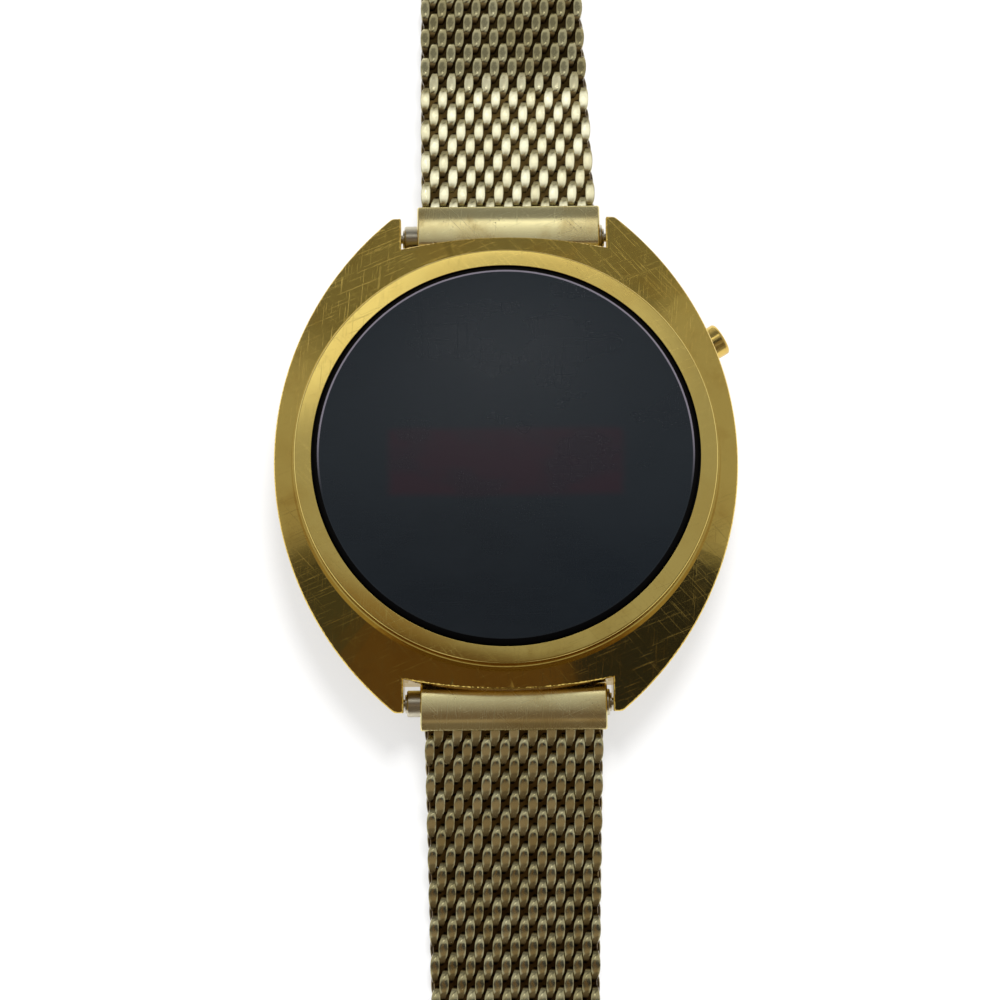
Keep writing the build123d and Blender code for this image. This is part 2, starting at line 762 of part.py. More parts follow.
# Spring bars: a tube between the lugs, two sprung tips, and the spring that parts them
for name, side in (("top", 1), ("bottom", -1)):
    bar_end = bar_length / 2
    with BuildPart() as bar_tube:
        with BuildSketch(Plane.YZ.offset(-bar_end)):
            with Locations((side * bar_reach, bar_height)):
                Circle(bar_radius)
        extrude(amount=bar_length)
        fillet(bar_tube.edges().filter_by(GeomType.CIRCLE), bar_edge_round)
        with BuildSketch(Plane.YZ.offset(-bar_end)):
            with Locations((side * bar_reach, bar_height)):
                Circle(bar_bore_radius)
        extrude(amount=bar_length, mode=Mode.SUBTRACT)
    bar_tube.part.label = f"spring_bar_{name}"
    export_step(bar_tube.part, f"parts/spring_bar_{name}.step")

    shoulder_start = bar_end + tip_shoulder_stand - tip_shoulder_length
    for hand, way in (("left", -1), ("right", 1)):
        with BuildPart() as bar_tip:
            with BuildSketch(Plane.YZ.offset(way * shoulder_start)):
                with Locations((side * bar_reach, bar_height)):
                    Circle(tip_shoulder_radius)
            extrude(amount=way * tip_shoulder_length)
            with BuildSketch(Plane.YZ.offset(way * (shoulder_start + tip_shoulder_length))):
                with Locations((side * bar_reach, bar_height)):
                    Circle(tip_pin_radius)
            extrude(amount=way * tip_pin_length)
            ends = bar_tip.edges().filter_by(GeomType.CIRCLE).sort_by(Axis.X)
            fillet(ends[-1 if way > 0 else 0], tip_edge_round)
        bar_tip.part.label = f"bar_tip_{name}_{hand}"
        export_step(bar_tip.part, f"parts/bar_tip_{name}_{hand}.step")

    with BuildPart() as bar_spring:
        coil_reach = shoulder_start - bar_spring_wire_radius
        with BuildLine() as bar_coil:
            Helix(
                pitch=bar_spring_pitch,
                height=2 * coil_reach,
                radius=bar_spring_radius,
                center=(-coil_reach, side * bar_reach, bar_height),
                direction=(1, 0, 0),
            )
        with BuildSketch(Plane(origin=bar_coil.line @ 0, z_dir=bar_coil.line % 0)):
            Circle(bar_spring_wire_radius)
        sweep(path=bar_coil.line, is_frenet=True)
    bar_spring.part.label = f"bar_spring_{name}"
    export_step(bar_spring.part, f"parts/bar_spring_{name}.step")


def along_band(side, slope):
    """Direction out along one half of the band at a slope."""
    return Vector(0, side * cos(radians(slope)), sin(radians(slope)))


def face_plane(side, point, slope):
    """Plane in the band: X across it, Y out along it, Z out of its outer face."""
    across = Vector(side, 0, 0)
    return Plane(origin=point, x_dir=across, z_dir=across.cross(along_band(side, slope)))


def section_plane(side, point, slope):
    """Plane across the band's width: X out along it, Y out of its outer face."""
    return Plane(origin=point, x_dir=along_band(side, slope), z_dir=Vector(side, 0, 0))


def landing_slope(start_height, end_height):
    """Slope at which one link gets from one height to another."""
    return degrees(asin((end_height - start_height) / link_length))


def band_route(side, end_slope, slopes, last_height):
    """Hinge points and slopes of one half's links, from the end piece outwards.

    After the given slopes the next link comes down to the table, and the last one
    ends at the height of what is fixed to it.
    """
    bar = Vector(band_shift, side * bar_reach, bar_height)
    points = [bar + along_band(side, end_slope) * first_hinge_reach]
    count = top_links if side > 0 else bottom_links
    laid = []
    for link in range(count):
        height = points[-1].Z
        if link < len(slopes):
            slope = slopes[link]
        elif link == count - 1:
            slope = landing_slope(height, last_height)
        else:
            slope = landing_slope(height, flat_mesh_height)
        laid.append(slope)
        points.append(points[-1] + along_band(side, slope) * link_length)
    return points, laid


def mesh_width(distance):
    """The band tapers from the end piece to the length of the short half."""
    share = min(distance / (top_links * link_length), 1)
    return mesh_start_width + (mesh_end_width - mesh_start_width) * share


routes = {
    "top": band_route(1, top_end_slope, [top_first_slope], ferrule_height),
    "bottom": band_route(-1, bottom_end_slope, [bottom_first_slope], tail_height),
}

# End pieces: a barrel round the spring bar, and a block that takes the mesh's first coils
for name, side, slope in (("top", 1, top_end_slope), ("bottom", -1, bottom_end_slope)):
    bar_point = (band_shift, side * bar_reach, bar_height)
    section = section_plane(side, bar_point, slope)
    first_hinge = section_plane(side, routes[name][0][0], slope)
    with BuildPart() as end_piece:
        with BuildSketch(section) as end_profile:
            Circle(end_barrel_radius)
            with Locations((end_piece_reach / 2, 0)):
                Rectangle(end_piece_reach, 2 * end_barrel_radius)
            outer_corners = end_profile.vertices().group_by(Axis.X)[-1]
            fillet(outer_corners, end_outer_round)
        extrude(amount=end_piece_width / 2, both=True)
        side_faces = end_piece.faces().filter_by(Axis.X)
        fillet(side_faces.edges(), end_side_round)
        with BuildSketch(section):
            Circle(bar_radius + running_gap)
        extrude(amount=end_piece_width, both=True, mode=Mode.SUBTRACT)
        with BuildSketch(first_hinge):
            Circle(mesh_half + link_gap)
        extrude(amount=end_piece_width, both=True, mode=Mode.SUBTRACT)
    end_piece.part.label = f"end_piece_{name}"
    export_step(end_piece.part, f"parts/end_piece_{name}.step")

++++

Request: Reproduce the material in full, with no word added or dropped.

Correct response:
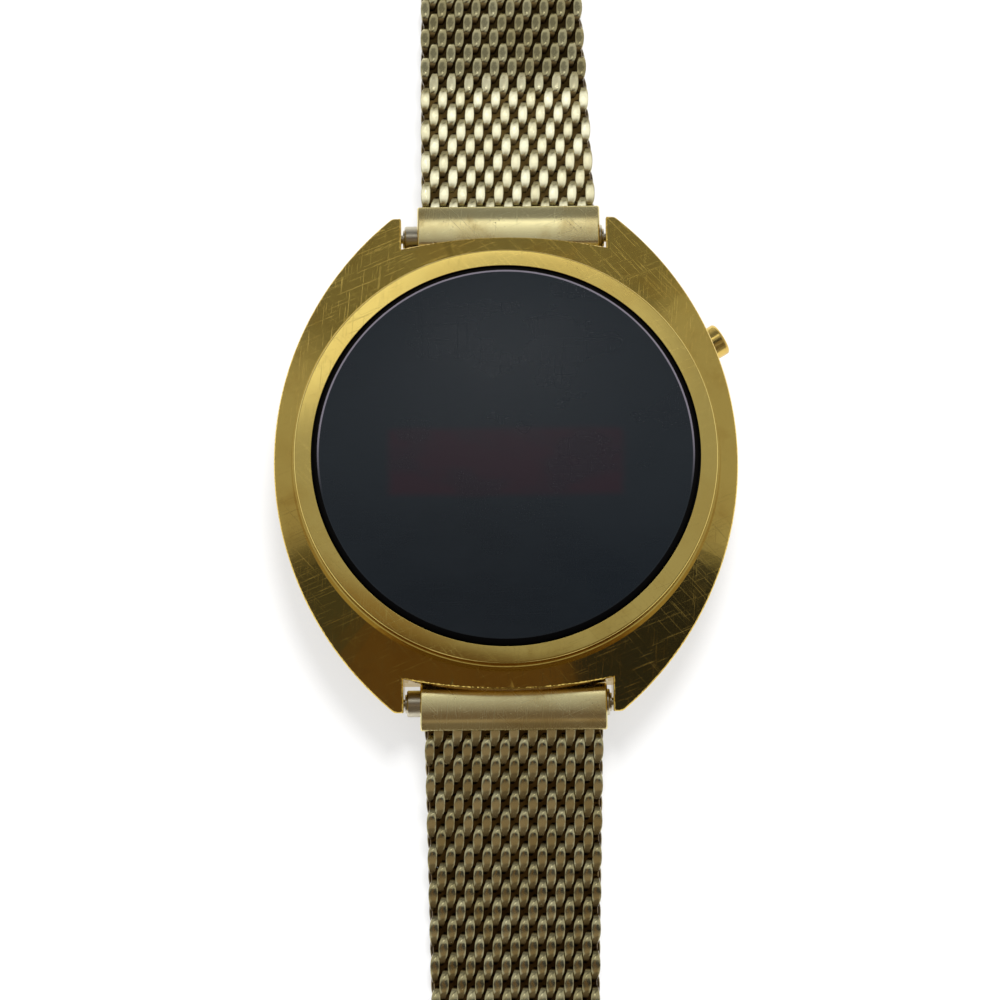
Keep writing the build123d and Blender code for this image. This is part 2, starting at line 762 of part.py. More parts follow.
# Spring bars: a tube between the lugs, two sprung tips, and the spring that parts them
for name, side in (("top", 1), ("bottom", -1)):
    bar_end = bar_length / 2
    with BuildPart() as bar_tube:
        with BuildSketch(Plane.YZ.offset(-bar_end)):
            with Locations((side * bar_reach, bar_height)):
                Circle(bar_radius)
        extrude(amount=bar_length)
        fillet(bar_tube.edges().filter_by(GeomType.CIRCLE), bar_edge_round)
        with BuildSketch(Plane.YZ.offset(-bar_end)):
            with Locations((side * bar_reach, bar_height)):
                Circle(bar_bore_radius)
        extrude(amount=bar_length, mode=Mode.SUBTRACT)
    bar_tube.part.label = f"spring_bar_{name}"
    export_step(bar_tube.part, f"parts/spring_bar_{name}.step")

    shoulder_start = bar_end + tip_shoulder_stand - tip_shoulder_length
    for hand, way in (("left", -1), ("right", 1)):
        with BuildPart() as bar_tip:
            with BuildSketch(Plane.YZ.offset(way * shoulder_start)):
                with Locations((side * bar_reach, bar_height)):
                    Circle(tip_shoulder_radius)
            extrude(amount=way * tip_shoulder_length)
            with BuildSketch(Plane.YZ.offset(way * (shoulder_start + tip_shoulder_length))):
                with Locations((side * bar_reach, bar_height)):
                    Circle(tip_pin_radius)
            extrude(amount=way * tip_pin_length)
            ends = bar_tip.edges().filter_by(GeomType.CIRCLE).sort_by(Axis.X)
            fillet(ends[-1 if way > 0 else 0], tip_edge_round)
        bar_tip.part.label = f"bar_tip_{name}_{hand}"
        export_step(bar_tip.part, f"parts/bar_tip_{name}_{hand}.step")

    with BuildPart() as bar_spring:
        coil_reach = shoulder_start - bar_spring_wire_radius
        with BuildLine() as bar_coil:
            Helix(
                pitch=bar_spring_pitch,
                height=2 * coil_reach,
                radius=bar_spring_radius,
                center=(-coil_reach, side * bar_reach, bar_height),
                direction=(1, 0, 0),
            )
        with BuildSketch(Plane(origin=bar_coil.line @ 0, z_dir=bar_coil.line % 0)):
            Circle(bar_spring_wire_radius)
        sweep(path=bar_coil.line, is_frenet=True)
    bar_spring.part.label = f"bar_spring_{name}"
    export_step(bar_spring.part, f"parts/bar_spring_{name}.step")


def along_band(side, slope):
    """Direction out along one half of the band at a slope."""
    return Vector(0, side * cos(radians(slope)), sin(radians(slope)))


def face_plane(side, point, slope):
    """Plane in the band: X across it, Y out along it, Z out of its outer face."""
    across = Vector(side, 0, 0)
    return Plane(origin=point, x_dir=across, z_dir=across.cross(along_band(side, slope)))


def section_plane(side, point, slope):
    """Plane across the band's width: X out along it, Y out of its outer face."""
    return Plane(origin=point, x_dir=along_band(side, slope), z_dir=Vector(side, 0, 0))


def landing_slope(start_height, end_height):
    """Slope at which one link gets from one height to another."""
    return degrees(asin((end_height - start_height) / link_length))


def band_route(side, end_slope, slopes, last_height):
    """Hinge points and slopes of one half's links, from the end piece outwards.

    After the given slopes the next link comes down to the table, and the last one
    ends at the height of what is fixed to it.
    """
    bar = Vector(band_shift, side * bar_reach, bar_height)
    points = [bar + along_band(side, end_slope) * first_hinge_reach]
    count = top_links if side > 0 else bottom_links
    laid = []
    for link in range(count):
        height = points[-1].Z
        if link < len(slopes):
            slope = slopes[link]
        elif link == count - 1:
            slope = landing_slope(height, last_height)
        else:
            slope = landing_slope(height, flat_mesh_height)
        laid.append(slope)
        points.append(points[-1] + along_band(side, slope) * link_length)
    return points, laid


def mesh_width(distance):
    """The band tapers from the end piece to the length of the short half."""
    share = min(distance / (top_links * link_length), 1)
    return mesh_start_width + (mesh_end_width - mesh_start_width) * share


routes = {
    "top": band_route(1, top_end_slope, [top_first_slope], ferrule_height),
    "bottom": band_route(-1, bottom_end_slope, [bottom_first_slope], tail_height),
}

# End pieces: a barrel round the spring bar, and a block that takes the mesh's first coils
for name, side, slope in (("top", 1, top_end_slope), ("bottom", -1, bottom_end_slope)):
    bar_point = (band_shift, side * bar_reach, bar_height)
    section = section_plane(side, bar_point, slope)
    first_hinge = section_plane(side, routes[name][0][0], slope)
    with BuildPart() as end_piece:
        with BuildSketch(section) as end_profile:
            Circle(end_barrel_radius)
            with Locations((end_piece_reach / 2, 0)):
                Rectangle(end_piece_reach, 2 * end_barrel_radius)
            outer_corners = end_profile.vertices().group_by(Axis.X)[-1]
            fillet(outer_corners, end_outer_round)
        extrude(amount=end_piece_width / 2, both=True)
        side_faces = end_piece.faces().filter_by(Axis.X)
        fillet(side_faces.edges(), end_side_round)
        with BuildSketch(section):
            Circle(bar_radius + running_gap)
        extrude(amount=end_piece_width, both=True, mode=Mode.SUBTRACT)
        with BuildSketch(first_hinge):
            Circle(mesh_half + link_gap)
        extrude(amount=end_piece_width, both=True, mode=Mode.SUBTRACT)
    end_piece.part.label = f"end_piece_{name}"
    export_step(end_piece.part, f"parts/end_piece_{name}.step")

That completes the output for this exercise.